Playing hurt

Playing hurt

Injuries are never fun.  There’s the moment of insult to your body, then coping with the physical pain on top of the emotional component that seeps in whether you want it to or not.  Let’s face it, most injuries ache, may well be serious, and can mean the end of a dream or at the very least a postponement.

Boxers have an interesting relationship with pain.  Getting hit can hurt!  It is shocking, jarring and can literary knock a boxer senseless.  For the most part, with good training and practice, the hurts don’t really hurt per se – especially at the level of sparring in the gym.  Sure, the hits can be hard, but with protective gear on, there is some modicum of safety.  More to the point, it’s the place where a boxer will work out his or her own relationship to pain.  To what pain means and to how cope with it, and to learn to differentiate between how the body absorbs a blow and where it creeps over the line to injury.

For women boxers the issue of playing-through-pain can take on other components.  Our relationship to pain is complex, after all, we go through the whole labor and delivery thing and that is no picnic.  Getting body-checked in the ring though can be no joke and one has to be “ready” for it on the one hand as part of the game of boxing, and on the other be prepared for the emotions of “getting hit.”   Many of us also have to work through, decades of mental conditioning on the subject of hitting, getting hit, our “delicate” dispositions, and unfortunately, a legacy of abuse of one kind or another.   This last can be a complex intrusion into the workout that’ll cause many a boxer to breakdown into a puddle of tears for no seeming reason long before an actual “hit” would ever fell a boxer physically or mentally.
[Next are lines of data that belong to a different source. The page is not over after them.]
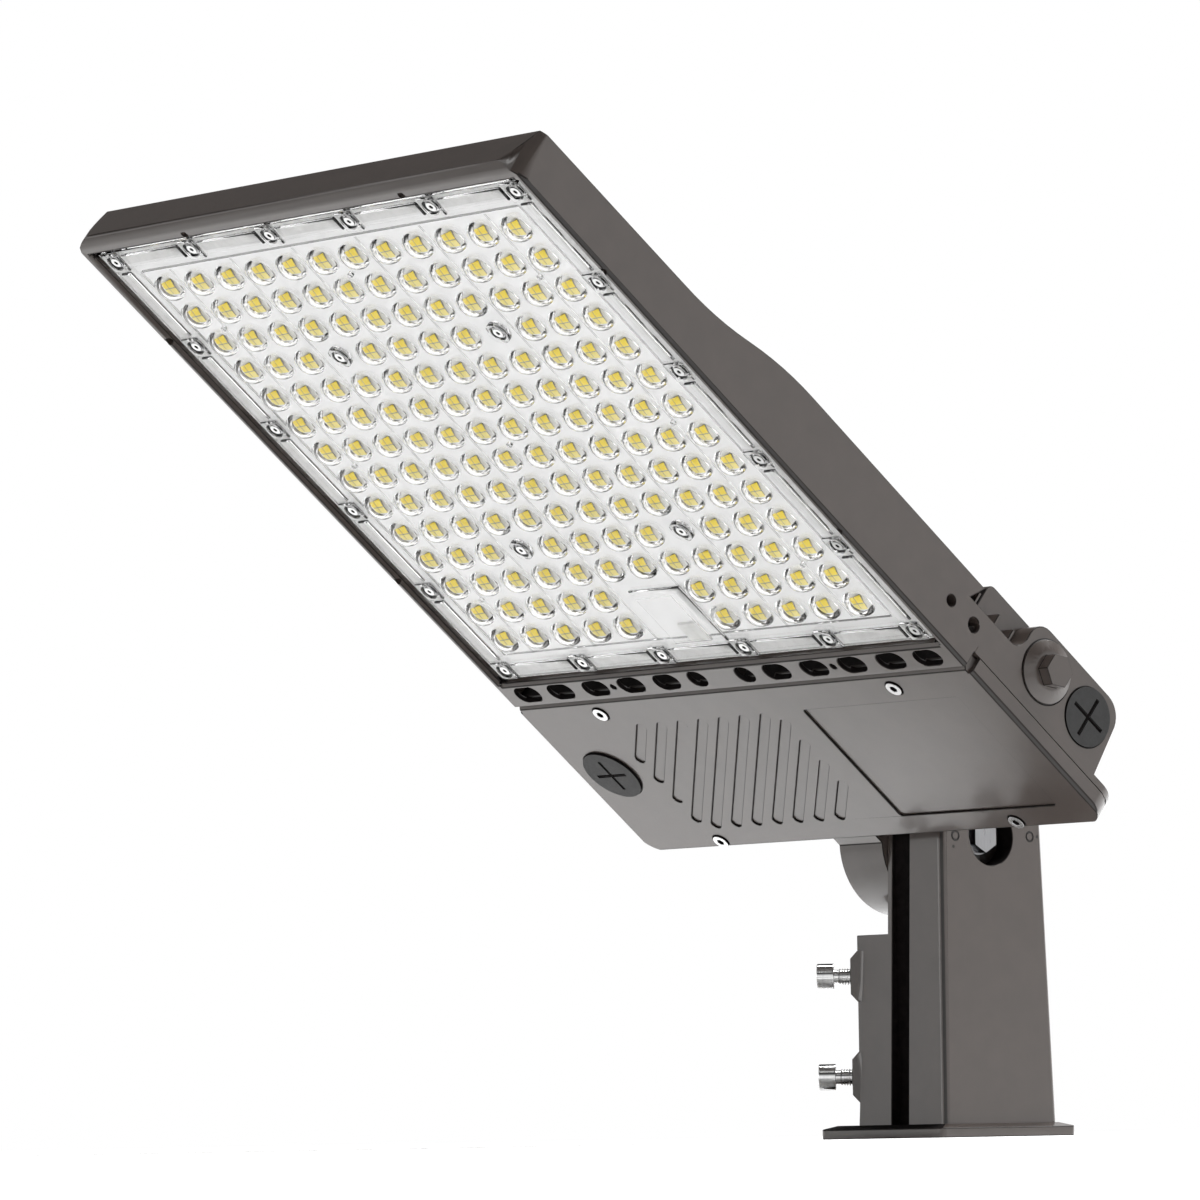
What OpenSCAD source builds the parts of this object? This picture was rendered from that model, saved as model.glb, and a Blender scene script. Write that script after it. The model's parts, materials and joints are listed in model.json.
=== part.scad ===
// Shoebox area light with a tilting slip fitter arm for a pole tenon
// Origin: centre of the arm's base, on the tenon axis. X across, Y to the back, Z up

/* [Tilt joint] */
// Tilt of the head above level, degrees
head_tilt = 38.8; // [0:0.2:60]
// Height of the tilt axis above the base
pivot_h = 172.5; // [168:0.5:180]
// Depth of the tilt axis behind the front plane of the head
axis_depth = 34.4; // [33:0.2:36]
// Distance from the tilt axis to the near edge of the head
axis_gap = 42.5; // [42.5:0.5:46]

/* [Head shell] */
// Width of the head
head_w = 392; // [388:1:400]
// Length of the head
head_l = 539; // [535:1:550]
// Corner radius of the head in plan
head_r = 16; // [10:1:20]
// Narrowing of each side wall towards the back
side_draft = 1.5; // [0:0.1:2]
// Height of the back at the far end
thin_h = 30.2; // [28:0.2:32]
// Length of the low back
thin_l = 129.3; // [110:1:140]
// Rise of the low back over its length
thin_rise = 1.2; // [0:0.1:2]
// Length of the sweep from the low back to the high back
sweep_l = 103.6; // [90:1:120]
// Height of the high back
bulge_h = 44.1; // [42:0.2:46]
// Set back of the front edge at the far end
end_lip = 4.7; // [3:0.1:6]
// Height of the chamfer at the far end
end_cham = 4; // [3:0.1:6]
// Slope of the far end, as a distance at the back
end_draft = 6.7; // [3:0.1:9]
// Chamfer along the front edges
rim_cham = 1.8; // [1:0.1:2.5]
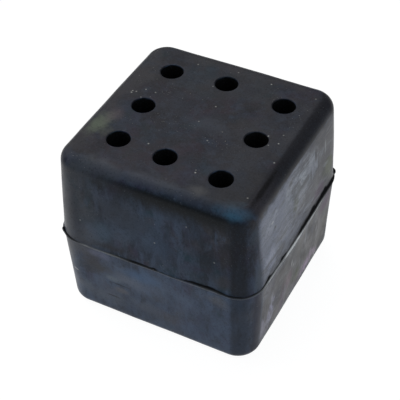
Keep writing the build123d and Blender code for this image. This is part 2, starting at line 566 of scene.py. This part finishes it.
def stains_and_painted_light(under, places, uneven=2.6, core=0.0):
    """Lays ragged stains, and painted highlights and shade, over a colour: each has a middle and a spread
    in mm, a colour and a strength.

    The distance from the middle is measured in spreads and made uneven by clouds. A stain is whole
    where that is less than its core, and gone where it passes 1.15 spreads.
    """
    gone = 1.15
    for middle, spread, shade, strength in places:
        shifted = add_node(tree, "ShaderNodeVectorMath", {
            0: place, 1: [number * mm for number in middle]}, operation="SUBTRACT").outputs[0]
        scaled = add_node(tree, "ShaderNodeVectorMath", {
            0: shifted, 1: [1 / (number * mm) for number in spread]}, operation="MULTIPLY").outputs[0]
        away = add_node(tree, "ShaderNodeVectorMath", {0: scaled}, operation="LENGTH").outputs["Value"]
        ragged = work("ADD", away, times(work("SUBTRACT", blotch[1], 0.5), uneven))
        under = tint(under, shade, fade(ragged, gone, core, 0.0, strength))
    return under


# Stains that sit in one place, on the front wall and on the top, with a few painted highlights,
# reflections and shade among them, each marked.
colour = stains_and_painted_light(colour, [
    ((-4, -46, 32), (10, 9, 6), (0.036, 0.100, 0.205), 0.80),
    ((-12, -46, 27), (13, 9, 4), (0.130, 0.140, 0.165), 0.70),
    ((-22, -46, 51), (7, 9, 6), (0.010, 0.054, 0.062), 0.80),
    ((-12, -46, 64), (15, 9, 9), (0.026, 0.021, 0.020), 0.80),
    ((-28, -46, 54), (6, 9, 14), (0.036, 0.042, 0.052), 0.75),
    ((-17, -46, 44.5), (12, 9, 2.6), (0.012, 0.010, 0.010), 0.75),
    ((-28, -46, 33), (8, 9, 8), (0.036, 0.036, 0.058), 0.60),
    ((6, -46, 57), (5, 9, 12), (0.024, 0.042, 0.070), 0.60),
    # painted shade: darkens the right half of the front wall's upper part
    ((24, -46, 58), (12, 9, 16), (0.004, 0.010, 0.020), 0.80),
    ((34, -45, 60), (6, 9, 8), (0.022, 0.018, 0.020), 0.60),
    ((33, -46, 47), (7, 9, 4), (0.036, 0.030, 0.034), 0.60),
    ((4, -46, 12), (16, 9, 7), (0.070, 0.055, 0.050), 0.50),
    ((-38, -46, 55), (9, 7, 32), (0.080, 0.084, 0.098), 0.85),
    ((-34, -46, 58), (3.5, 9, 14), (0.006, 0.012, 0.026), 0.80),
    ((-28, -46, 48.5), (4, 9, 4), (0.084, 0.078, 0.074), 0.80),
    ((-45, -42, 22), (4, 6, 6), (0.050, 0.100, 0.090), 0.60),
    ((31, -46, 35), (6, 9, 4), (0.110, 0.110, 0.120), 0.50),
    ((40, -44, 36), (6, 6, 5), (0.014, 0.040, 0.080), 0.60),
    ((24, -37, 84), (18, 7, 6), (0.013, 0.014, 0.019), 0.60),
    ((-14, 6, 84), (12, 9, 6), (0.026, 0.029, 0.042), 0.60),
    # painted highlight: a blue glint on the top edge at the front corner
    ((36, -42, 81.3), (9, 5, 3.6), (0.036, 0.092, 0.146), 0.90),
    ((-38, 0, 84), (9, 60, 6), (0.040, 0.038, 0.042), 0.80),
    ((0, 40, 84), (50, 8, 6), (0.038, 0.036, 0.040), 0.80),
    ((36, -24, 84), (10, 16, 6), (0.014, 0.014, 0.016), 0.50),
    ((-36, -18, 82), (7, 10, 9), (0.098, 0.120, 0.086), 0.85),
    ((-33, -12, 84), (5, 7, 9), (0.085, 0.062, 0.078), 0.50),
    ((3, -1, 84), (13, 6, 9), (0.040, 0.046, 0.062), 0.60),
    ((18, -37, 83), (5, 3, 9), (0.100, 0.100, 0.100), 0.50),
    ((38, 12, 84), (7, 30, 6), (0.036, 0.036, 0.042), 0.70),
    # painted reflection: a paler bluish band along the front top edge
    ((-24, -42, 81), (20, 6, 6), (0.056, 0.062, 0.074), 0.70),
    ((-34, -46, 60), (14, 9, 32), (0.060, 0.060, 0.066), 0.50),
    ((-4, -46, 60), (22, 9, 22), (0.042, 0.066, 0.104), 0.50),
    ((0, -46, 29), (26, 9, 12), (0.104, 0.132, 0.190), 0.50),
    # painted reflection: a paler bluish line along the front top edge
    ((0, -40.3, 83), (24, 3, 3), (0.052, 0.058, 0.074), 0.60),
    ((26, -4, 84), (16, 34, 6), (0.036, 0.036, 0.042), 0.50),
    ((0, 26, 84), (34, 16, 6), (0.036, 0.036, 0.040), 0.50),
    ((-2, -46, 13), (9, 9, 8), (0.085, 0.110, 0.160), 0.50),
    ((-25, -46, 29), (9, 9, 6), (0.034, 0.034, 0.038), 0.85),
    ((-22, -46, 37.5), (7, 9, 2.5), (0.115, 0.122, 0.180), 0.80),
    ((45, -37.7, 50), (3, 3, 10), (0.050, 0.066, 0.088), 0.80),
    ((42, -40, 77), (4, 4, 2), (0.004, 0.006, 0.010), 0.70),
    ((-19, -46, 51), (18, 9, 7), (0.058, 0.080, 0.118), 0.80),
    ((-22, -45, 13), (16, 9, 9), (0.104, 0.120, 0.148), 0.65),
    # painted highlight: a small blue glint at the front corner's top edge
    ((38, -39, 82.3), (5, 4, 1.1), (0.050, 0.080, 0.120), 0.60),
])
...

In the end, boxers contend with all sorts of injuries all the time.  The usual suspects included pulled muscles, sprained ankles, concussions, broken noses and cut eyebrows.   The injuries we don’t see are the very old hurts they may have compelled us into the gym in the first place.  Those are the harder ones to acknowledge and heal, but eventually, if a boxer sticks with it, those aches get worked out too through a mixture of stamina, determination, grit and a lot of humor.